A Road Less Traveled

Philip Roth said, “The road to hell is paved with works-in-progress.”
After years of hard use, the street in our community went from bad to worse to non-existent. Where does asphalt go when it turn turns to dirt? It got so bad that even a chicken wouldn’t cross this road---no matter what was on the other side.
Consequently, since it is a private road, it was time to assess neighbors to pay for a new street. A few people didn’t want to pay for a new street, so, unsuccessfully, they tried to convince the rest of us that the cracks, holes and exposed dirt were an excellent example of street art that we should preserve in perpetuity for generations to come. And, after all, the potholes hadn’t swallowed any small children. Their reasoning came to naught, and eventually everyone paid their fair share.
The pulverizing, grading and paving of the streets commenced, and I discovered the joy of driving behind a very slow caterpillar tractor. Traffic went from slow to crawl until suddenly everything stopped with a thud. The roadwork was delayed because Comcast, the folks who lovingly bundle phones, computer, and television reception, had not buried their cables deep enough and some of the neighbor’s cable lines had been pulverized with the rest of the street.
The repair took a day and then the blue-staking folks arrived. As I understand it, blue-staking prevents big machines from digging up utility lines, hidden treasure and vampires. Now the road schedule was thrown off for two days, and neighbors didn’t know when they would be allowed to leave their houses. It was a scary time because we had been warned that driving on hot asphalt would not only melt our tires, but would also permanently embed our cars in the road---making the street art vision come true.

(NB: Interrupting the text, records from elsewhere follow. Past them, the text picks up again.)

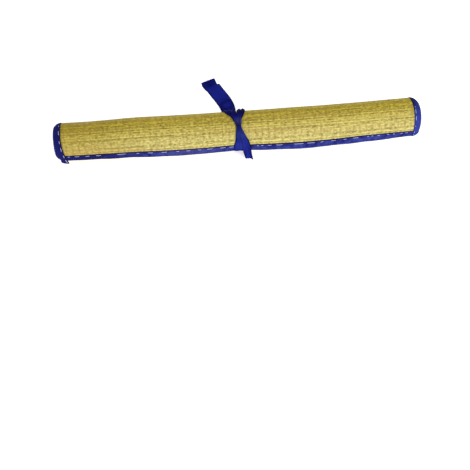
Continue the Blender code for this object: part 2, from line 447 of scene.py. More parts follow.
def add_bump(tree, shader, height, strength, distance):
    """Raise a finish by a height that changes over the surface."""
    bump = tree.nodes.new("ShaderNodeBump")
    bump.inputs["Strength"].default_value = strength
    bump.inputs["Distance"].default_value = distance
    tree.links.new(height, bump.inputs["Height"])
    tree.links.new(bump.outputs[0], shader.inputs["Normal"])


straw, tree, shader = new_finish("straw")
along, across = map_parts(tree, "stalks")
stalk_number = work(tree, "FLOOR", across)
own_tone = tree.nodes.new("ShaderNodeTexWhiteNoise")
own_tone.noise_dimensions = "1D"
tree.links.new(stalk_number, own_tone.inputs["W"])
streaks = spread(tree, along, 9.0, stalk_number, 7.31, detail=3.0)
patches = spread(tree, along, 220.0, stalk_number, 0.85, detail=1.0)
blotches = spread(tree, along, 85.0, across, 0.35)
bundles = spread(tree, along, 3.0, across, 0.13, detail=1.0)
fibres = spread(tree, along, 120.0, across, 14.0, detail=4.0, roughness=0.7)
tone = work(tree, "MULTIPLY", own_tone.outputs["Value"], 0.34)
for unevenness, weight in ((streaks, 0.42), (patches, 1.30), (blotches, 0.55), (fibres, 0.55)):
    tone = work(tree, "MULTIPLY_ADD", unevenness, weight, tone)
# Painted shade: the straw's tone is darker towards its left end
tone = work(tree, "ADD", tone, between(tree, along, *LEFT_PART, -0.16, 0.0))
tone = between(tree, tone, *TONE_RANGE)
shaded_top = blend_colours(tree, tone, *SHADED_TOP_STRAW)
pale = blend_colours(tree, tone, *PALE_STRAW)
# Painted shade: over the top and down the back, the straw takes the darker, more saturated colours
over_the_top = between(tree, across, 7.0, 26.0)
down_behind = between(tree, across, 40.0, 58.0, 1.0, 0.35)
painted_shade_straw = blend_colours(tree, work(tree, "MINIMUM", over_the_top, down_behind), pale, shaded_top)
# Painted shade: towards the left end, the straw takes more of the left colour
painted_shade_straw = blend_colours(tree, between(tree, along, *LEFT_PART, 0.24, 0.0), painted_shade_straw, LEFT_SHADE_STRAW)
warm = between(tree, bundles, 0.50, 0.66, 0.0, 0.45)
tinted = blend_colours(tree, warm, painted_shade_straw, WARM_STRAW)
# Painted shade: darker in the valleys between stalks, and in patches on alternate stalks beside each
# warp line
off_crest = work(tree, "ABSOLUTE", work(tree, "SUBTRACT", work(tree, "FRACT", across), 0.5))
valley_shade = between(tree, off_crest, 0.30, 0.50, 0.0, 0.62)
lines_passed = work(tree, "MULTIPLY_ADD", along, WARP_LINES / (2 * STRAW_END), WARP_LINES / 2)
off_line = work(tree, "ABSOLUTE", work(tree, "SUBTRACT", work(tree, "FRACT", lines_passed), 0.5))
near_line = between(tree, off_line, 0.05, 0.20, 1.0, 0.0)
held = work(tree, "MULTIPLY", near_line, between(tree, bundles, 0.40, 0.60, 0.0, 0.34))
shade = work(tree, "MAXIMUM", valley_shade, held)
feed(tree, blend_colours(tree, shade, tinted, SHADED_STRAW), shader.inputs["Base Color"])
feed(tree, between(tree, fibres, 0.3, 0.7, 0.48, 0.66), shader.inputs["Roughness"])
shader.inputs["Specular IOR Level"].default_value = 0.35
add_bump(tree, shader, fibres, 0.7, 0.0002)

mat = link_piece("straw_sheet", straw_points, straw_faces, straw_marks, "stalks", straw)
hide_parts("mat")

# The warp threads
# A thin twisted thread runs round the sheet at each warp line. It shows as a short stitch
# over every other stalk, and the next thread shows over the stalks in between.
THREAD_RADIUS = 0.00022
THREAD_SIDES = 5
THREAD_STEPS = 5
THREAD_TAPER = 0.8
THREAD_PROUD = 0.00012
THREAD_DIVE = 0.00050
TWINE_COLOURS = ((0.26, 0.195, 0.04), (0.48, 0.39, 0.13))

thread_points = []
thread_faces = []
thread_marks = []


def facing(angle):
    """The way straight out of the roll, by the angle turned up from its front."""
    return Vector((0.0, -math.cos(angle), math.sin(angle)))


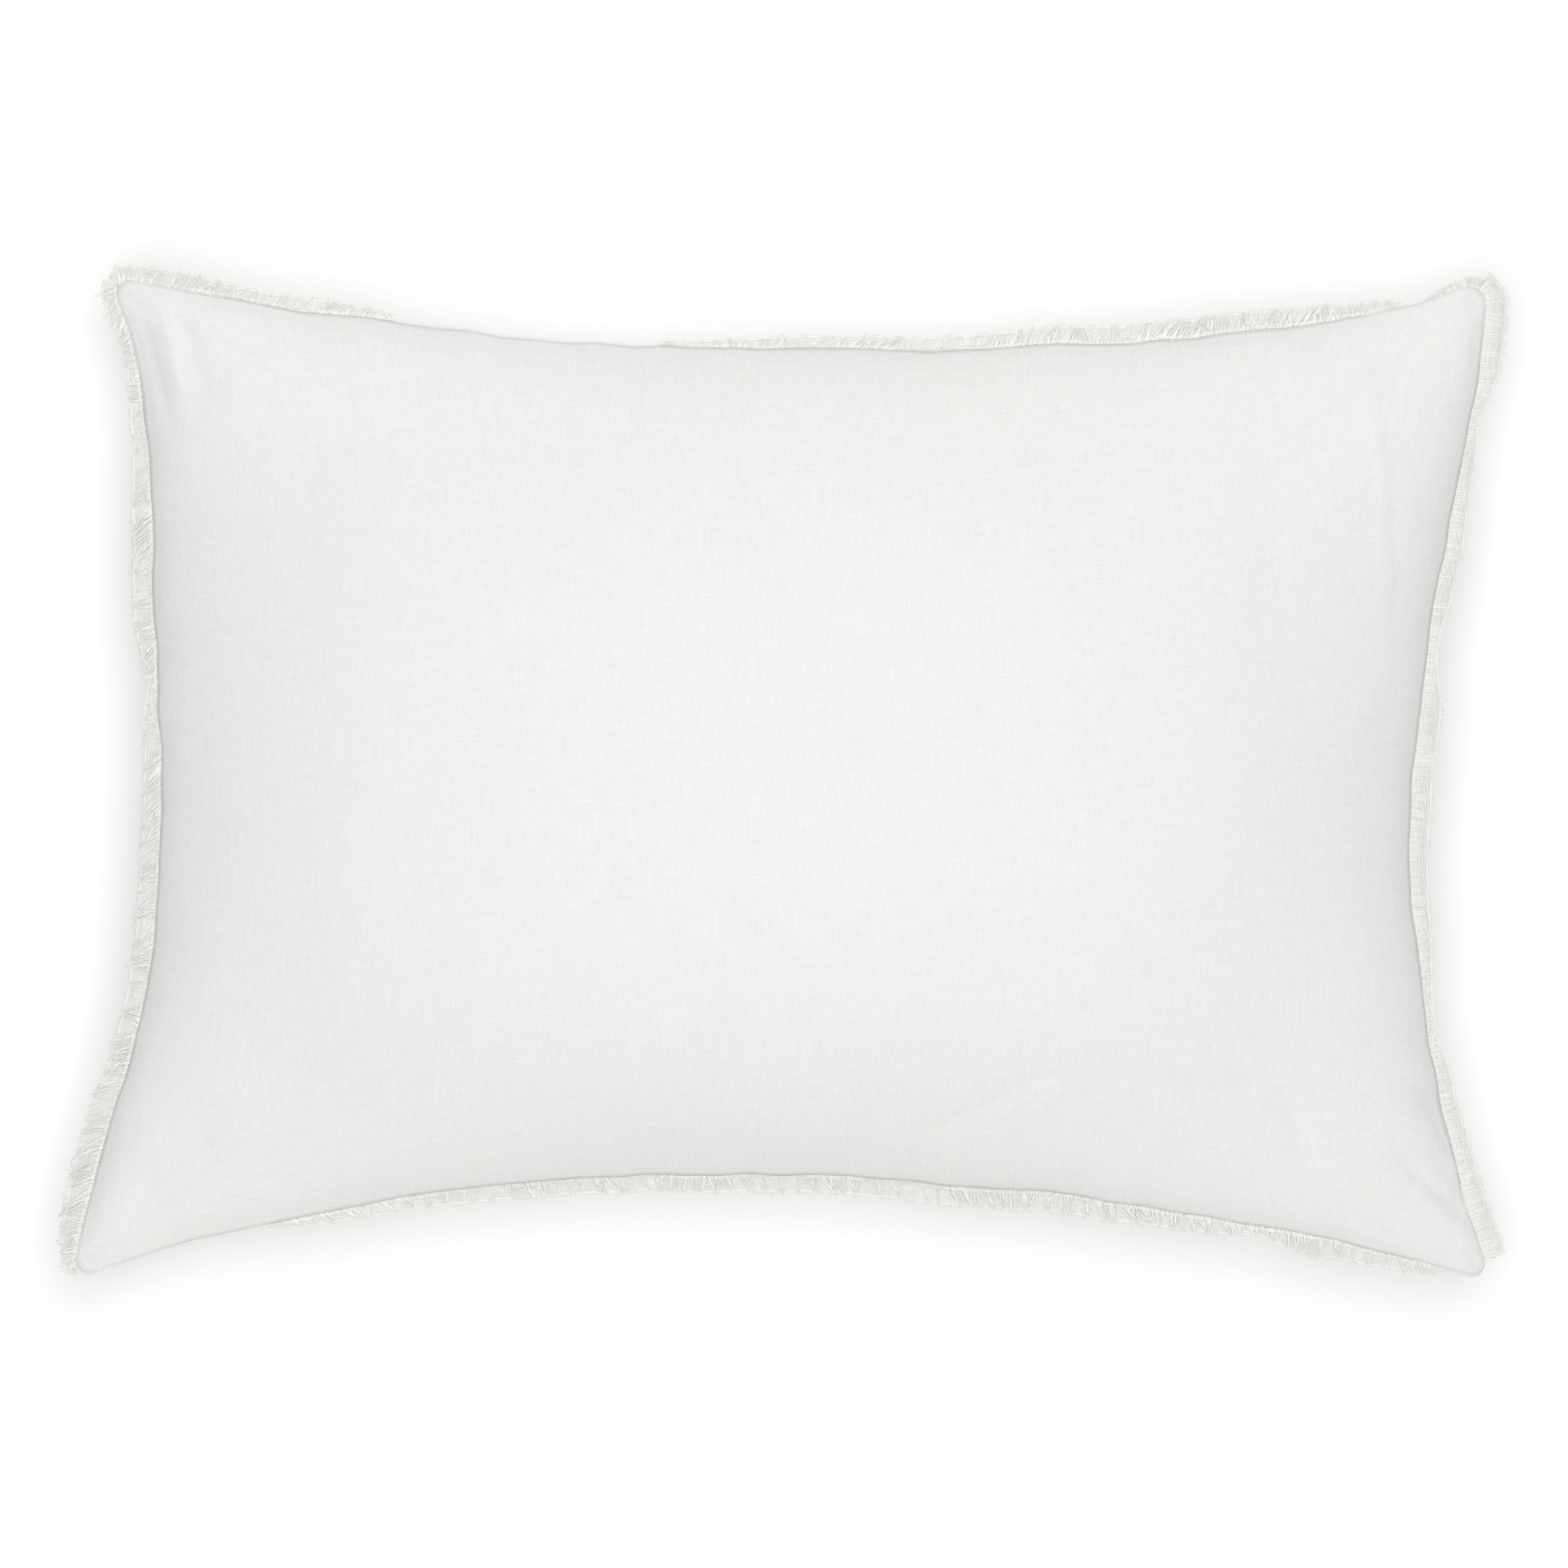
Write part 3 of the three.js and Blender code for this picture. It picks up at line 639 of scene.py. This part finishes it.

I had some additional problems: the U.S. Congress had shut down my mountain, our street would be hotter than hell, I had thrown my knee out of whack and out-of-town guests would be arriving just when the asphalt was to be spread.
“Think outside the box,” I told myself. I could always hire a helicopter to drop my friends into my backyard, stick my knee into the warming asphalt for a heat treatment, and vote the bums out.
Happily, my knee popped back from whence it had been, and the road was finished the day before my company arrived, and I have decided to make my next vote really count!
Esther Blumenfeld (“The reason the Romans built their great paved highways was because they had such inconvenient footwear.”) Charles de Montesquieu.